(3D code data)

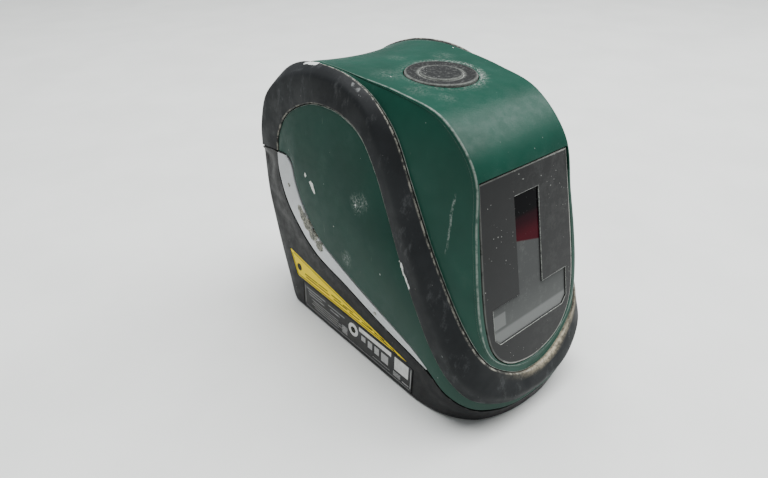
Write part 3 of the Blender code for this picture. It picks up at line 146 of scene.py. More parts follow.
# --- Materials ---
class Nodes:
    """Small helper that wires a procedural material, with lengths in millimetres."""

    def __init__(self, name, roughness=0.5, metallic=0, shine=0.5):
        self.material = bpy.data.materials.new(name)
        self.material.use_nodes = True
        self.tree = self.material.node_tree
        self.shader = self.tree.nodes["Principled BSDF"]
        self.set("Roughness", roughness)
        self.set("Metallic", metallic)
        self.set("Specular IOR Level", shine)
        self.colour = None
        place = self.add("ShaderNodeTexCoord", {}, "Object")
        self.place = self.add("ShaderNodeVectorMath", {0: place, "Scale": 1 / MM}, operation="SCALE")

    def add(self, kind, inputs, output=0, **settings):
        """New node with its inputs plugged in; returns one of its outputs."""
        node = self.tree.nodes.new(kind)
        for key, value in settings.items():
            setattr(node, key, value)
        for key, value in inputs.items():
            self.plug(node.inputs[key], value)
        return node.outputs[output]

    def plug(self, socket, value):
        if isinstance(value, bpy.types.NodeSocket):
            self.tree.links.new(value, socket)
        else:
            socket.default_value = (*value, 1) if socket.type == "RGBA" else value

    def set(self, name, value):
        self.plug(self.shader.inputs[name], value)

    def math(self, operation, first, second=0):
        return self.add("ShaderNodeMath", {0: first, 1: second}, operation=operation)

    def times(self, first, *others):
        for other in others:
            first = self.math("MULTIPLY", first, other)
        return first

    def mapped(self, scale, shift):
        return self.add("ShaderNodeMapping", {"Vector": self.place, "Scale": scale, "Location": shift})

    def noise(self, size, detail=4, roughness=0.55, seed=0, stretch=(1, 1, 1)):
        """Noise from 0 to 1 with features of about size millimetres."""
        place = self.mapped([1 / (size * s) for s in stretch], (seed, seed * 1.7, -seed))
        settings = {"Vector": place, "Scale": 1, "Detail": detail, "Roughness": roughness}
        return self.add("ShaderNodeTexNoise", settings, "Fac")

    def cells(self, size, seed=0):
        """Distance to scattered points about size millimetres apart."""
        place = self.mapped([1 / size] * 3, (seed, -seed, seed * 0.6))
        return self.add("ShaderNodeTexVoronoi", {"Vector": place, "Scale": 1}, "Distance")

    def ramp(self, value, low, high, start=0, end=1):
        """Smooth step of value from start at low to end at high."""
        settings = {"Value": value, "From Min": low, "From Max": high, "To Min": start, "To Max": end}
        return self.add("ShaderNodeMapRange", settings, interpolation_type="SMOOTHSTEP")

    def painted(self, name):
        """Value that the mesh carries at its vertices."""
        return self.add("ShaderNodeAttribute", {}, "Fac", attribute_name=name)

    def flecked(self, name, noise, low, high, start=0):
        """Painted value with gaps where a noise is low."""
        return self.times(self.painted(name), self.ramp(self.noise(*noise), low, high, start))

    def ragged(self, name, noise, low, high):
        """Painted spots with rims that follow a noise."""
        return self.ramp(self.math("SUBTRACT", self.painted(name), self.noise(*noise)), low, high)

    def specks(self, size, amount, seed):
        """Sparse dust specks: 0 or nearly 1."""
        cell = self.cells(size, seed)
        reach = self.ramp(self.noise(size * 6, 3, seed=seed + 2), 0.35, 0.75, 0.02, amount)
        return self.ramp(self.math("SUBTRACT", reach, cell), 0, 0.03)

    def mix(self, share, first, second):
        return self.add("ShaderNodeMix", {"Factor": share, 6: first, 7: second}, 2, data_type="RGBA")

    def coat(self, cover, tone, strength=None):
        """Lays a tone over the colour so far."""
        share = cover if strength is None else self.times(cover, strength)
        self.colour = self.mix(share, self.colour, tone)

    def coordinate(self, axis):
        return self.add("ShaderNodeSeparateXYZ", {0: self.place}, axis)

    def finish(self, height, depth, strength, roughness=None):
        """The material with its colour so far, its roughness, and a bump of some depth in millimetres."""
        self.set("Base Color", self.colour)
        if roughness is not None:
            self.set("Roughness", roughness)
        bump = {"Strength": strength, "Distance": depth * MM, "Height": height}
        self.set("Normal", self.add("ShaderNodeBump", bump))
        return self.material


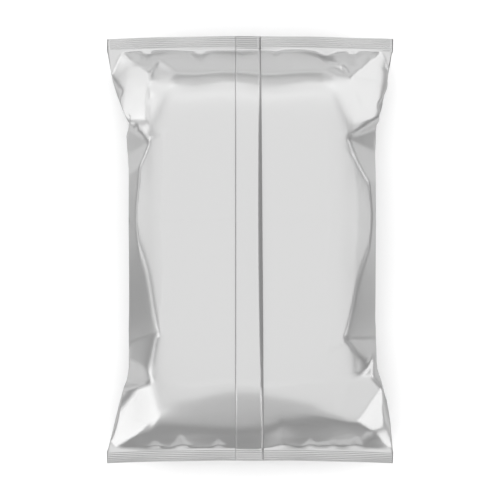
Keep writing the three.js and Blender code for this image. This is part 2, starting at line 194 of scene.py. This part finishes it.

**Your task:**
Print only the lines from the top of the data above down to the line holding "helper that wires", inclusive.

**Completed exercise:**
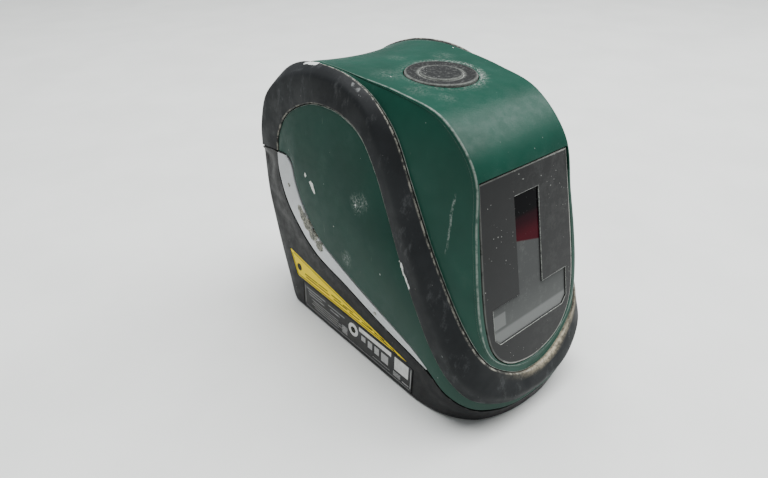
Write part 3 of the Blender code for this picture. It picks up at line 146 of scene.py. More parts follow.
# --- Materials ---
class Nodes:
    """Small helper that wires a procedural material, with lengths in millimetres."""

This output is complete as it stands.